# Help and Advice > Related Illness/medication/alternatives >  Aripiprazole

## purplefan

So i was given some new medication to cope with my hallucinations and reading a bit about it, it is also treated for mania. it is 5mg so it is not a big does also i was told that i have to come off Citaripram next week reducing gradually and going on Duloxetine 60mg to be taken immediately 1 time a day. Has any one taken Aripiprazole before and what was  the effects?

----------


## Ratherblue2

I have taken abilify before,the side effect I think is restless leg syndrome and also it keeps you awake,it will be a problem if you take it before you sleep.Watch everyone varies on side effect when on same medication.

----------


## magie06

I was on abilify purple. Restless legs were one of the side effects. Also you could become more sensitive to the sun. Good luck with it.

----------


## purplefan

Bit worried about the restless leg but not so much the awake .
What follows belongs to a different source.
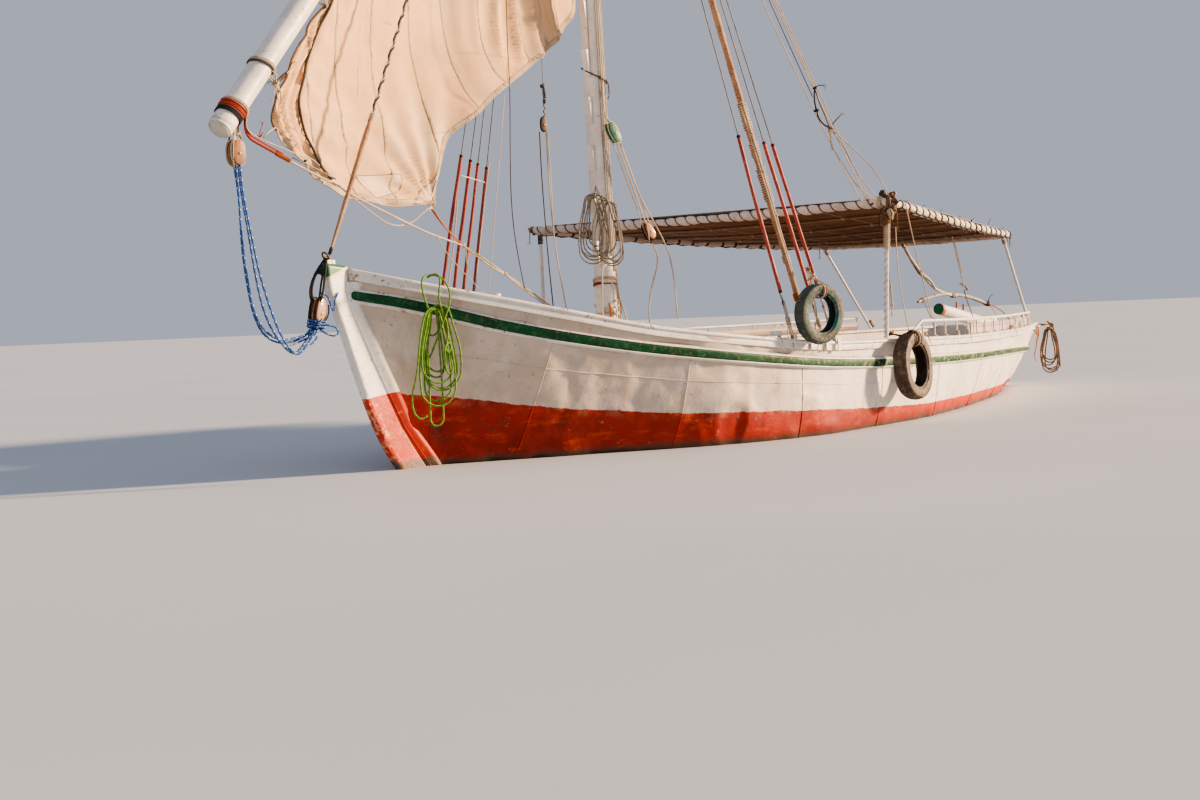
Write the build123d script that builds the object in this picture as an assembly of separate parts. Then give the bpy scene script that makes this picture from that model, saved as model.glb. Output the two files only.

> I have taken abilify before,the side effect I think is restless leg syndrome and also it keeps you awake,it will be a problem if you take it before you sleep.Watch everyone varies on side effect when on same medication.

----------


## purplefan

I have been told it can put on weight. I am a bit worried about that. Has anyone experienced that?

----------


## S deleted

It is one that can cause weight gain the same as mirtazapine cos it can increase your appetite.

----------


## Suzi

I think it's about time that you were offered some more help with your hallucinations..

----------


## Amaya

I just realised I probably put my comments about hallucination in the wrong thread, sorry Purple.

----------


## purplefan

Bit of an update on me taking Aripiprazole.
Sitll seeing my hallucination and not experienced any side effects although i am eating a bit more but i mainly eat fruit in the evenings now. I am wondering how long it takes before it starts to work?

----------


## Suzi

How long have you been on it?

----------


## purplefan

Two weeks, so not a lot of  time.

----------


## Suzi

Maybe give it this week and then call for a phone consultation or something to double check it with whoever prescribed it?

----------


## purplefan

Still no change except i am eating a lot more. I have noticed that when i am tired i jump up suddenly and see a flash of light.

----------


## Suzi

Is it worth calling whoever prescribed it and talk to them about it?

----------